The prediction process involved running four distinct simulations, each with varying weights assigned to these metrics. To ground the models in reality, I incorporated contextual data such as:

The number of eligible voters in 2025
Voter turnout and invalid votes from the 2023 election

This blend of social media signals and historical context directly influenced the projections, turning raw data into actionable forecasts.

The Projections vs. Reality

Our first projection, generated on November 1st using data from October 18th to 31st, estimated:

Gramoz Sako (Socialist): 76.00% share, ~3,900 votes
Gabriel Guma (Opposition): 24.00% share, ~1,231 votes

The second and final projection on November 7th, incorporating data up to that date, refined it to:

Gramoz Sako (Socialist): 75-79% share, 3,250-3,424 votes
Gabriel Guma (Opposition): 21-25% share, 910-1,084 votes

Now, compare that to the official results from Albania’s Central Election Commission (KQZ/CEC):

Gramoz Sako (Socialist): 77.85% share, 3,261 votes
Gabriel Guma (Opposition): 22.15% share, 928 votes

The alignment is striking! Pixel Tracker not only captured the winner but also the vote shares and totals with near-perfect precision. (Insert side-by-side image comparison here: Left—Pixel Tracker’s final projection; Right—Official CEC results.)
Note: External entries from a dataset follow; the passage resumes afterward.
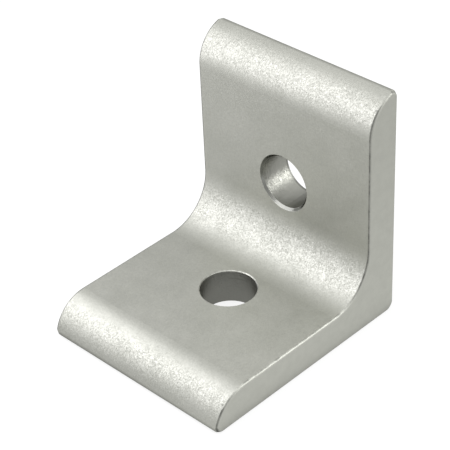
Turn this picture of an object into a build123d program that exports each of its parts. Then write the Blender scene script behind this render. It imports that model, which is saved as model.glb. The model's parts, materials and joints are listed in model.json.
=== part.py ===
from build123d import *
import os
from math import asin, degrees, radians, sqrt, tan

# Corner bracket for slotted aluminium framing: a length of L-shaped extrusion with a bolt hole in each leg.
# X runs along the extrusion. The base lies on Z = 0, and the upright's mounting face looks to +Y.
# The origin is the middle of the base's bolt hole, on the face that it is bolted down to.
# Sizes are in millimetres.

# Legs, each measured from the sharp outer corner
base_length = 40.0
base_wall = 6.0
upright_height = 40.0
upright_wall = 6.0

# Rounds along the extrusion
inside_radius = 8.0
outside_radius = 1.5
tip_radius = 6.4
tip_edge_radius = 1.0

# Sawn length, and the rounds that tumbling leaves: on the sawn edges, on the two corners of each tip as
# seen square to its mounting face, and on the mounting face's rim round those corners. The two angles, in
# degrees, are how the corners' rounds run out away from the mounting face, and the rim's along the sides.
cut_length = 35.0
sawn_edge_radius = 0.4
tip_corner_radius = 1.5
corner_lean = 14.0
rim_radius = 0.8
run_out_angle = 4.0

# Bolt holes: distance from the outer corner, bore, and chamfer at the inner face
base_hole_distance = 19.0
base_hole_diameter = 9.0
base_hole_chamfer = 0.15
upright_hole_distance = 19.0
upright_hole_diameter = 9.0
upright_hole_chamfer = 0.4

# How far the cutting shapes run on past the metal
overrun = 2.0


def leg_section(length, wall):
    # A leg lies along X with its mounting face on Y = 0. Its tip has a large round on the inner side
    # and a small one on the outer side. They touch, or a thick wall leaves a flat end between them.
    overlap = max(tip_radius + tip_edge_radius - wall, 0)
    reach = sqrt((tip_radius - tip_edge_radius) ** 2 - overlap ** 2)
    edge_centre = Vector(length - tip_edge_radius, tip_edge_radius)
    tip_centre = Vector(edge_centre.X - reach, wall - tip_radius)
    touch = degrees(asin(overlap / (tip_radius - tip_edge_radius)))
    inner_round = CenterArc(tip_centre, tip_radius, touch, 90 - touch)
    outer_round = CenterArc(edge_centre, tip_edge_radius, -90, 90 + touch)
    outline = Polyline((edge_centre.X, 0), (0, 0), (0, wall), (tip_centre.X, wall)) + inner_round + outer_round
    if wall > tip_radius + tip_edge_radius:
        outline += Line((length, tip_centre.Y), (length, edge_centre.Y))
    return make_face(outline)


def l_section():
    # Both legs, with the large round in the inside corner and the small one on the outside corner.
    base = leg_section(base_length, base_wall)
    diagonal = Plane(origin=(0, 0, 0), z_dir=(1, -1, 0))
    upright = mirror(leg_section(upright_height, upright_wall), about=diagonal)
    section = base + upright
    corners = section.vertices()
    section = fillet(corners.sort_by_distance((upright_wall, base_wall))[0], inside_radius)
    corners = section.vertices()
    return fillet(corners.sort_by_distance((0, 0))[0], outside_radius)


def extrusion():
    # The section stands in the YZ plane and runs half the cut length to each side.
    outer_corner = Plane(origin=(0, base_hole_distance, 0), x_dir=(0, -1, 0), z_dir=(-1, 0, 0))
    body = extrude(outer_corner * l_section(), cut_length / 2, both=True)
    sawn_edges = body.faces().filter_by(Axis.X).edges()
    return fillet(sawn_edges, sawn_edge_radius)


def tip_trim(length, mounting_face, depth):
    # The space that a leg is tumbled down to: its outline with round tip corners, from past the outer
    # corner to the tip along +Y, and into the metal along +Z. Its sides lean outwards, so it is wider
    # than the leg away from the tip and away from the mounting face, and takes down only the corners.
    half_width = cut_length / 2
    wide_end = half_width + tan(radians(run_out_angle)) * (length + overrun)
    corners = [(-wide_end, -overrun), (-half_width, length), (half_width, length), (wide_end, -overrun)]
    outline = make_face(Polyline(*corners, close=True))
    tip_corners = outline.vertices().sort_by(Axis.Y)[-2:]
    space = extrude(fillet(tip_corners, tip_corner_radius), depth + overrun, taper=-corner_lean)
    rim = space.faces().sort_by(Axis.Z)[0].edges().sort_by(Axis.Y)[1:]
    return mounting_face * fillet(rim, rim_radius)


def tumbled_body():
    # The extrusion with the corners of both tips taken down.
    base_face = Plane(origin=(0, base_hole_distance, 0), x_dir=(-1, 0, 0), z_dir=(0, 0, 1))
    upright_face = Plane(origin=(0, base_hole_distance, 0), x_dir=(1, 0, 0), z_dir=(0, -1, 0))
    base_trim = tip_trim(base_length, base_face, upright_height)
    upright_trim = tip_trim(upright_height, upright_face, base_length)
    return extrusion() & base_trim & upright_trim


def bolt_hole(wall, diameter, chamfer_size):
    # A drill that enters at the inner face, Z = wall, and leaves through the mounting face, Z = 0.
    radius = diameter / 2
    drill = Pos(0, 0, wall / 2) * Cylinder(radius, wall + 2 * overrun)
    countersink = Pos(0, 0, wall - chamfer_size / 2) * Cone(radius, radius + chamfer_size, chamfer_size)
    return drill + countersink


def corner_bracket():
    # The upright's drill lies on its side and goes in at the inner face and out through the back.
    base_drill = bolt_hole(base_wall, base_hole_diameter, base_hole_chamfer)
    upright_drill = bolt_hole(upright_wall, upright_hole_diameter, upright_hole_chamfer)
    upright_hole = Plane(origin=(0, base_hole_distance, upright_hole_distance), z_dir=(0, -1, 0))
    return tumbled_body() - base_drill - upright_hole * upright_drill


os.makedirs("parts", exist_ok=True)
export_step(corner_bracket(), "parts/corner_bracket.step")
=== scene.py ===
import bpy
import bmesh
import json
import math
from mathutils import Matrix, Quaternion, Vector


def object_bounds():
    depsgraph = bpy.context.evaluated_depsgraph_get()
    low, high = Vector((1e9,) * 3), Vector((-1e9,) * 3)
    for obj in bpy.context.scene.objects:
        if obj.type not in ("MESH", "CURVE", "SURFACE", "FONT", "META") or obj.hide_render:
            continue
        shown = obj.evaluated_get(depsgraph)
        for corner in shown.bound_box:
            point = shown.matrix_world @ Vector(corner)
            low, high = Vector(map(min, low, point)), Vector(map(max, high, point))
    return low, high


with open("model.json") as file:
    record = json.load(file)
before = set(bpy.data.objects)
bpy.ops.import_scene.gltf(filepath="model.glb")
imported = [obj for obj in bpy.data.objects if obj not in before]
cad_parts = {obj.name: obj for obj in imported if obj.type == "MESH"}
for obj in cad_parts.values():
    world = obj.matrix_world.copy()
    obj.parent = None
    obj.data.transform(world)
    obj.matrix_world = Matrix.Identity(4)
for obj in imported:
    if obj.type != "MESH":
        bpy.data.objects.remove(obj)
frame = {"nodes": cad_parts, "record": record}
cadBox = [list(corner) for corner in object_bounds()]
holes = {mount["name"]: mount for mount in frame["record"]["mounts"] if mount["kind"] == "bore"}
mm = 0.001

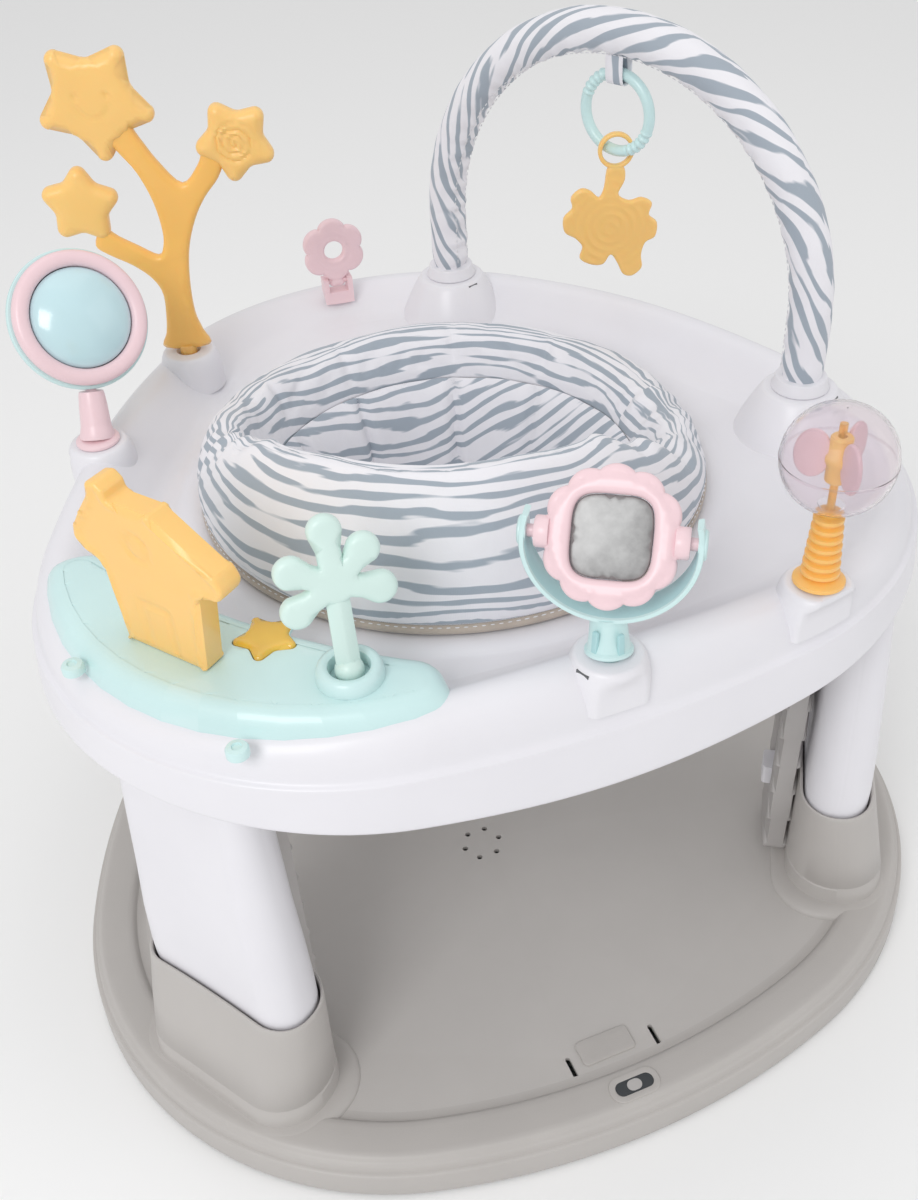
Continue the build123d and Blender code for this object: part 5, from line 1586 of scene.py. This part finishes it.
# %% Toy strap
RING_CENTRE, RING_RADIUS, RING_WIRE = 184.0, 30.0, 4.6
STRAP_TOP = ARCH_STRAIGHT + ARCH_SIDE - 15.5
STRAP_LOW = RING_CENTRE + RING_RADIUS - RING_WIRE - 3.6
strap_loop = [(-6.4, STRAP_TOP), (-6.6, STRAP_TOP - 6), (-6.2, STRAP_LOW + 6), (-4.4, STRAP_LOW + 1.4),
              (0, STRAP_LOW), (4.4, STRAP_LOW + 1.4), (6.2, STRAP_LOW + 6), (6.6, STRAP_TOP - 6),
              (6.4, STRAP_TOP)]
STRAP_SECTION = [(-8, 0), (-7.4, 0.6), (7.4, 0.6), (8, 0), (7.4, -0.6), (-7.4, -0.6)]
strap_line = along_section(strap_loop, steps=4)
points, uvs = [], []
run = 0.0
for k, (z, y) in enumerate(strap_line):
    run += (strap_line[k] - strap_line[k - 1]).length if k else 0
    way = strap_line[min(k + 1, len(strap_line) - 1)] - strap_line[max(k - 1, 0)]
    normal = Vector((-way.y, way.x)).normalized()
    for x, thick in STRAP_SECTION:
        points.append(arch_plane @ Vector((x, y + normal.y * thick, z + normal.x * thick)))
        uvs.append((x * MM, run * MM))
sides = len(STRAP_SECTION)
faces = grid_faces(len(strap_line), sides)
faces.append(tuple(reversed(range(sides))))
faces.append(tuple(range((len(strap_line) - 1) * sides, len(strap_line) * sides)))
strap = new_mesh("toy_strap_cotton", points, faces, uvs, smooth_angle=50)
face_outwards(strap)
finish_piece(strap, "arch", ZEBRA_STRAP, ["toy_strap"])


# %% [markdown]
# The link ring is a teething ring of aqua plastic with two rows of small ridges to bite on.

# %% Link ring
def ring_size_at(share):
    turn = share * 360
    ridged = 1.0 if 20 < turn % 180 < 70 else 0.0
    return RING_WIRE + 0.55 * ridged * sin(radians(turn * 36)) - 0.2


ring_path = [arch_plane @ Vector((RING_RADIUS * cos(2 * pi * k / 360),
                                  RING_CENTRE + RING_RADIUS * sin(2 * pi * k / 360), 0))
             for k in range(360)]
link_ring = tube("link_ring_body", ring_path, ring_size_at, sides=18, closed=True)
finish_piece(link_ring, "ring", AQUA, ["link_ring"])


# %% [markdown]
# The teether under the ring is a flat yellow leaf cluster with a loop at its top and rings pressed into it.

# %% Teether
leaf_plane = facing(arch_plane @ Vector((0, RING_CENTRE - RING_RADIUS, 0)), 250)
LEAF = [(-6, -13), (6, -13), (8, -24), (3, -36), (12, -42), (22, -40), (31, -45), (29, -55), (36, -62),
        (35, -74), (27, -79), (24, -90), (25, -101), (17, -108), (9, -106), (4, -96), (-2, -88), (-8, -96),
        (-18, -96), (-28, -90), (-26, -80), (-32, -72), (-41, -66), (-42, -54), (-35, -46), (-36, -37),
        (-28, -30), (-20, -32), (-13, -38), (-9, -30)]


def bite_rings(x, y, d):
    return 0.9 * ease((d - 3.0) / 2.0) * (0.5 + 0.5 * sin(hypot(x + 3, y + 64) * 0.9))


leaf = soft_plate("teether_leaf_body", leaf_plane, smooth_outline(LEAF, 4), 6.4, 2.6, spacing=2.4, crown=0.3,
                  carve=bite_rings)
loop = soft_plate("teether_loop", leaf_plane, circle_outline(14.6, count=48), 6.2, 1.5,
                  holes=[circle_outline(11.3, count=40)])
leaf = joined("teether_leaf_body", [leaf, loop])
finish_piece(leaf, "teether_leaf", HONEY, ["teether"])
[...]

What’s Next for Pixel Tracker?

This success validates the power of social media analytics in electoral forecasting, especially in regions like Albania where digital platforms are a primary battleground for political influence. Pixel Tracker is evolving rapidly, and by early 2026, it will be generally available to journalists, researchers, and campaign strategists in Albania.
Looking ahead, we’ll launch Pixel Tracker Business, expanding its capabilities for enterprise users. Features in the pipeline include deeper AI integrations for real-time alerts and customizable dashboards.